### AIM OF THE EXERCISE
Copy out all the records, word for word.

======== RECORDS FOR THE EXERCISE

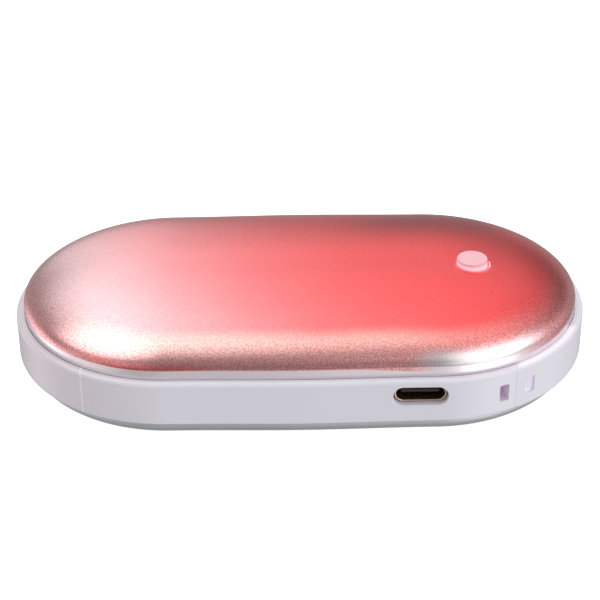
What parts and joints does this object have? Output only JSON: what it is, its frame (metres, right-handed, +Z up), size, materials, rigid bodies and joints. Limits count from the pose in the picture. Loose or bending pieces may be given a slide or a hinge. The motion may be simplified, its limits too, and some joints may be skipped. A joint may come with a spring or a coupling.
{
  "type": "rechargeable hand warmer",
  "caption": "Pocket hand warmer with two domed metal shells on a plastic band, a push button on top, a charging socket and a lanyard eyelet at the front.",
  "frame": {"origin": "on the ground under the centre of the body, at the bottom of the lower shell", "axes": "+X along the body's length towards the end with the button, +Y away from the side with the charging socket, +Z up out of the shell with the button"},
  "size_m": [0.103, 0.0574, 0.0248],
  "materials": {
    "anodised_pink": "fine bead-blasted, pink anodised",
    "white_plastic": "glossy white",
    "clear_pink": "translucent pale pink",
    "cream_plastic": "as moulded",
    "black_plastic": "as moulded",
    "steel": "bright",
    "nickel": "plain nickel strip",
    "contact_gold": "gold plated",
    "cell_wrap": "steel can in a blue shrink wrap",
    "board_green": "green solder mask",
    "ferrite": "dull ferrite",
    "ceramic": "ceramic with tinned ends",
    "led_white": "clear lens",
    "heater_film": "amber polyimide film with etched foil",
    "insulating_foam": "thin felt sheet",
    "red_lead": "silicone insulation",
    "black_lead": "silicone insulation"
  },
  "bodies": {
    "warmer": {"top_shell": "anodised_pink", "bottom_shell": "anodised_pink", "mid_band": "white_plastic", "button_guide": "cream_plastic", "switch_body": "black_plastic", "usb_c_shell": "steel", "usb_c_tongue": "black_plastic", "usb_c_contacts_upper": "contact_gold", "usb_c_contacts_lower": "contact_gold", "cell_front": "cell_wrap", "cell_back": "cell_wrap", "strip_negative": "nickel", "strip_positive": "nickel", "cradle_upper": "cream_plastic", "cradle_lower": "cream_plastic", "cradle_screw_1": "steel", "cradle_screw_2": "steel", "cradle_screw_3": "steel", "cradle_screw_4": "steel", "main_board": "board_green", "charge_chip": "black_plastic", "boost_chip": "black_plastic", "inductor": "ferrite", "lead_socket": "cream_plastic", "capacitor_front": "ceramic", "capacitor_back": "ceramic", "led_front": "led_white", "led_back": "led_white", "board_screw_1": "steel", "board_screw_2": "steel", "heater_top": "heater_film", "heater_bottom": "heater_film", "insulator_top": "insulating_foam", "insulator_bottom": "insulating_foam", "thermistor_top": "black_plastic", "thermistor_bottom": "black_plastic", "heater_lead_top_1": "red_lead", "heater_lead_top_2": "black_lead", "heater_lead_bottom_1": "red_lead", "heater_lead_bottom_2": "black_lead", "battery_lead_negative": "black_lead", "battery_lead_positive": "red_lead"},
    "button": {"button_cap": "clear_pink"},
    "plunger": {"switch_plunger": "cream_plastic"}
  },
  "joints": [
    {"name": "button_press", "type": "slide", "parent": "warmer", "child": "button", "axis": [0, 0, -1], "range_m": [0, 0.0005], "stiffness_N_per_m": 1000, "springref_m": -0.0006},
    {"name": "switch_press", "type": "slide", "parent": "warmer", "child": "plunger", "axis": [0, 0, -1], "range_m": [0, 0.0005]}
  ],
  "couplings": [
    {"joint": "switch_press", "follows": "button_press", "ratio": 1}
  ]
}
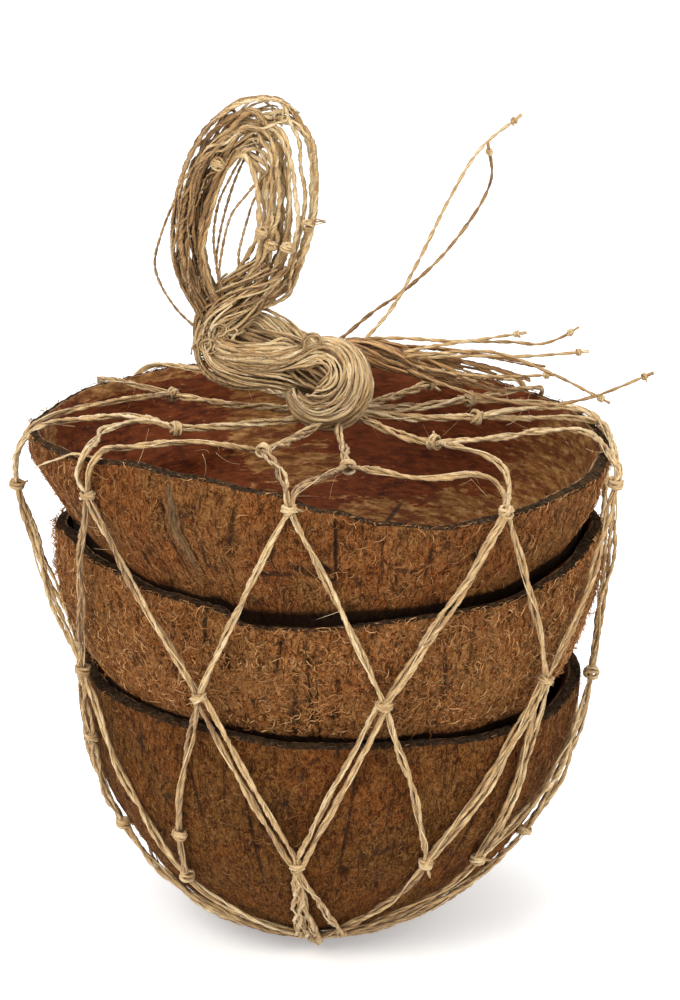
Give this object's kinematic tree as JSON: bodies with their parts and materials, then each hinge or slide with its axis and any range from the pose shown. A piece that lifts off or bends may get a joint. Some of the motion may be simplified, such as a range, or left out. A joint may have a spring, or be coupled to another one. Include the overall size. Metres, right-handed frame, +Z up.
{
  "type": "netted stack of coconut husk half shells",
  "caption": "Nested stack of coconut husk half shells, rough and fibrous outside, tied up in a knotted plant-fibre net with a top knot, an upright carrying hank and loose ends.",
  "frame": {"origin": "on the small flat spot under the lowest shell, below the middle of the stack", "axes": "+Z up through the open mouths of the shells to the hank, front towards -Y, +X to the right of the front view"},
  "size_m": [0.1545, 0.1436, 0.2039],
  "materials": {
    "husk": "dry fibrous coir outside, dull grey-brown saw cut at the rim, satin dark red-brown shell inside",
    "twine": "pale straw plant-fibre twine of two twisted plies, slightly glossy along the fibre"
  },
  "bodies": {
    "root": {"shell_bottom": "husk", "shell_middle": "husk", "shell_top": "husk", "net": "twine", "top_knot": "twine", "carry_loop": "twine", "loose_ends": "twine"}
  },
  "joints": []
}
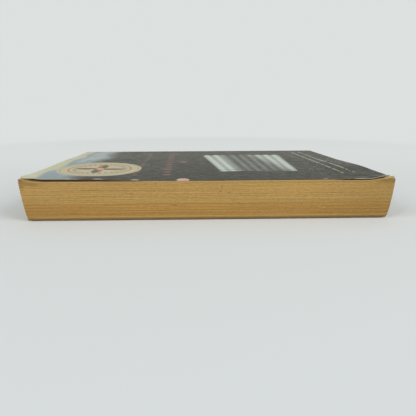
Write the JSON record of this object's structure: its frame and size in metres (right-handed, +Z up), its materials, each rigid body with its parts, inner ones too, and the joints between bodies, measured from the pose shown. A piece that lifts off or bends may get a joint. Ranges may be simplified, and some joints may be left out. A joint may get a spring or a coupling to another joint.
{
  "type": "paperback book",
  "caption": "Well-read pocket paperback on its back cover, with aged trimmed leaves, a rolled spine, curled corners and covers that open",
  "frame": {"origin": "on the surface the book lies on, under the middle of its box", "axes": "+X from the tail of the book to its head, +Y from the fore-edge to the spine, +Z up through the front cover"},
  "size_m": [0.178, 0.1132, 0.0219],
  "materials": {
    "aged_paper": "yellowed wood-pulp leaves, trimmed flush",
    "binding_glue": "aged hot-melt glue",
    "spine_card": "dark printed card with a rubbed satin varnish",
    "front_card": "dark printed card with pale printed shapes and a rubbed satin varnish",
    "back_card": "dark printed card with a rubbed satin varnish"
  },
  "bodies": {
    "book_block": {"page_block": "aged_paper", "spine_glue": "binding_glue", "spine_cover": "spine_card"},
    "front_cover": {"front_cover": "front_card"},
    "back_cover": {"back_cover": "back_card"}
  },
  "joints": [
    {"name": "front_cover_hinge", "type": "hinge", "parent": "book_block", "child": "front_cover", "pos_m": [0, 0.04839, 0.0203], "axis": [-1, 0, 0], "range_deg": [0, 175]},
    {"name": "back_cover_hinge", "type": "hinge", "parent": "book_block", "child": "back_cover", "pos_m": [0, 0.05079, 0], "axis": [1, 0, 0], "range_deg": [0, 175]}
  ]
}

================

### SOLVED PROBLEM
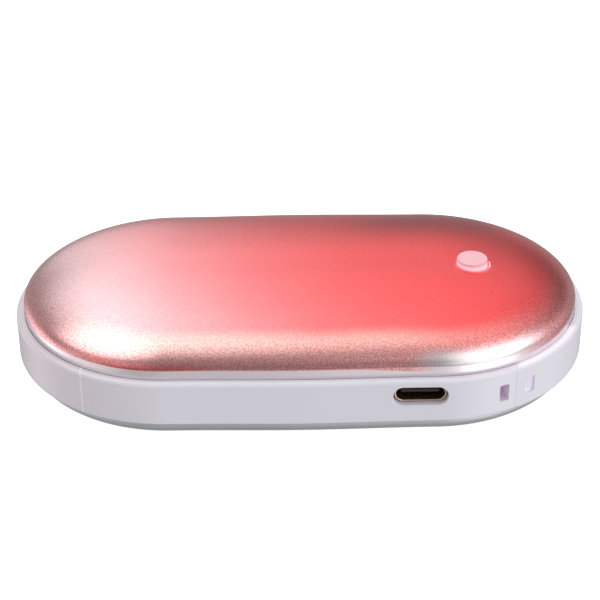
What parts and joints does this object have? Output only JSON: what it is, its frame (metres, right-handed, +Z up), size, materials, rigid bodies and joints. Limits count from the pose in the picture. Loose or bending pieces may be given a slide or a hinge. The motion may be simplified, its limits too, and some joints may be skipped. A joint may come with a spring or a coupling.
{
  "type": "rechargeable hand warmer",
  "caption": "Pocket hand warmer with two domed metal shells on a plastic band, a push button on top, a charging socket and a lanyard eyelet at the front.",
  "frame": {"origin": "on the ground under the centre of the body, at the bottom of the lower shell", "axes": "+X along the body's length towards the end with the button, +Y away from the side with the charging socket, +Z up out of the shell with the button"},
  "size_m": [0.103, 0.0574, 0.0248],
  "materials": {
    "anodised_pink": "fine bead-blasted, pink anodised",
    "white_plastic": "glossy white",
    "clear_pink": "translucent pale pink",
    "cream_plastic": "as moulded",
    "black_plastic": "as moulded",
    "steel": "bright",
    "nickel": "plain nickel strip",
    "contact_gold": "gold plated",
    "cell_wrap": "steel can in a blue shrink wrap",
    "board_green": "green solder mask",
    "ferrite": "dull ferrite",
    "ceramic": "ceramic with tinned ends",
    "led_white": "clear lens",
    "heater_film": "amber polyimide film with etched foil",
    "insulating_foam": "thin felt sheet",
    "red_lead": "silicone insulation",
    "black_lead": "silicone insulation"
  },
  "bodies": {
    "warmer": {"top_shell": "anodised_pink", "bottom_shell": "anodised_pink", "mid_band": "white_plastic", "button_guide": "cream_plastic", "switch_body": "black_plastic", "usb_c_shell": "steel", "usb_c_tongue": "black_plastic", "usb_c_contacts_upper": "contact_gold", "usb_c_contacts_lower": "contact_gold", "cell_front": "cell_wrap", "cell_back": "cell_wrap", "strip_negative": "nickel", "strip_positive": "nickel", "cradle_upper": "cream_plastic", "cradle_lower": "cream_plastic", "cradle_screw_1": "steel", "cradle_screw_2": "steel", "cradle_screw_3": "steel", "cradle_screw_4": "steel", "main_board": "board_green", "charge_chip": "black_plastic", "boost_chip": "black_plastic", "inductor": "ferrite", "lead_socket": "cream_plastic", "capacitor_front": "ceramic", "capacitor_back": "ceramic", "led_front": "led_white", "led_back": "led_white", "board_screw_1": "steel", "board_screw_2": "steel", "heater_top": "heater_film", "heater_bottom": "heater_film", "insulator_top": "insulating_foam", "insulator_bottom": "insulating_foam", "thermistor_top": "black_plastic", "thermistor_bottom": "black_plastic", "heater_lead_top_1": "red_lead", "heater_lead_top_2": "black_lead", "heater_lead_bottom_1": "red_lead", "heater_lead_bottom_2": "black_lead", "battery_lead_negative": "black_lead", "battery_lead_positive": "red_lead"},
    "button": {"button_cap": "clear_pink"},
    "plunger": {"switch_plunger": "cream_plastic"}
  },
  "joints": [
    {"name": "button_press", "type": "slide", "parent": "warmer", "child": "button", "axis": [0, 0, -1], "range_m": [0, 0.0005], "stiffness_N_per_m": 1000, "springref_m": -0.0006},
    {"name": "switch_press", "type": "slide", "parent": "warmer", "child": "plunger", "axis": [0, 0, -1], "range_m": [0, 0.0005]}
  ],
  "couplings": [
    {"joint": "switch_press", "follows": "button_press", "ratio": 1}
  ]
}
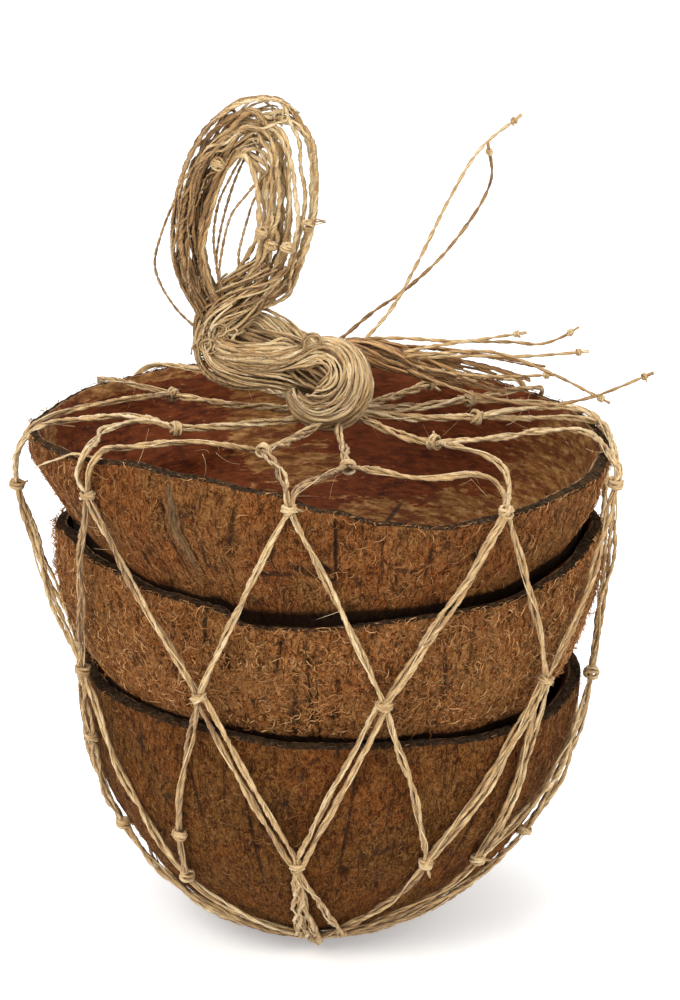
Give this object's kinematic tree as JSON: bodies with their parts and materials, then each hinge or slide with its axis and any range from the pose shown. A piece that lifts off or bends may get a joint. Some of the motion may be simplified, such as a range, or left out. A joint may have a spring, or be coupled to another one. Include the overall size. Metres, right-handed frame, +Z up.
{
  "type": "netted stack of coconut husk half shells",
  "caption": "Nested stack of coconut husk half shells, rough and fibrous outside, tied up in a knotted plant-fibre net with a top knot, an upright carrying hank and loose ends.",
  "frame": {"origin": "on the small flat spot under the lowest shell, below the middle of the stack", "axes": "+Z up through the open mouths of the shells to the hank, front towards -Y, +X to the right of the front view"},
  "size_m": [0.1545, 0.1436, 0.2039],
  "materials": {
    "husk": "dry fibrous coir outside, dull grey-brown saw cut at the rim, satin dark red-brown shell inside",
    "twine": "pale straw plant-fibre twine of two twisted plies, slightly glossy along the fibre"
  },
  "bodies": {
    "root": {"shell_bottom": "husk", "shell_middle": "husk", "shell_top": "husk", "net": "twine", "top_knot": "twine", "carry_loop": "twine", "loose_ends": "twine"}
  },
  "joints": []
}
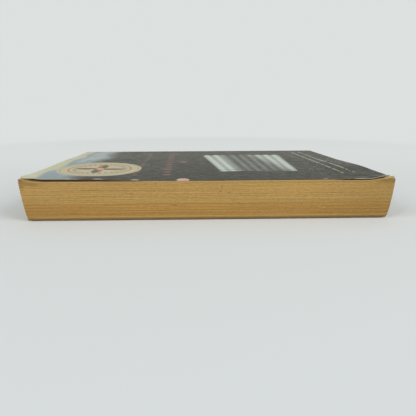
Write the JSON record of this object's structure: its frame and size in metres (right-handed, +Z up), its materials, each rigid body with its parts, inner ones too, and the joints between bodies, measured from the pose shown. A piece that lifts off or bends may get a joint. Ranges may be simplified, and some joints may be left out. A joint may get a spring or a coupling to another joint.
{
  "type": "paperback book",
  "caption": "Well-read pocket paperback on its back cover, with aged trimmed leaves, a rolled spine, curled corners and covers that open",
  "frame": {"origin": "on the surface the book lies on, under the middle of its box", "axes": "+X from the tail of the book to its head, +Y from the fore-edge to the spine, +Z up through the front cover"},
  "size_m": [0.178, 0.1132, 0.0219],
  "materials": {
    "aged_paper": "yellowed wood-pulp leaves, trimmed flush",
    "binding_glue": "aged hot-melt glue",
    "spine_card": "dark printed card with a rubbed satin varnish",
    "front_card": "dark printed card with pale printed shapes and a rubbed satin varnish",
    "back_card": "dark printed card with a rubbed satin varnish"
  },
  "bodies": {
    "book_block": {"page_block": "aged_paper", "spine_glue": "binding_glue", "spine_cover": "spine_card"},
    "front_cover": {"front_cover": "front_card"},
    "back_cover": {"back_cover": "back_card"}
  },
  "joints": [
    {"name": "front_cover_hinge", "type": "hinge", "parent": "book_block", "child": "front_cover", "pos_m": [0, 0.04839, 0.0203], "axis": [-1, 0, 0], "range_deg": [0, 175]},
    {"name": "back_cover_hinge", "type": "hinge", "parent": "book_block", "child": "back_cover", "pos_m": [0, 0.05079, 0], "axis": [1, 0, 0], "range_deg": [0, 175]}
  ]
}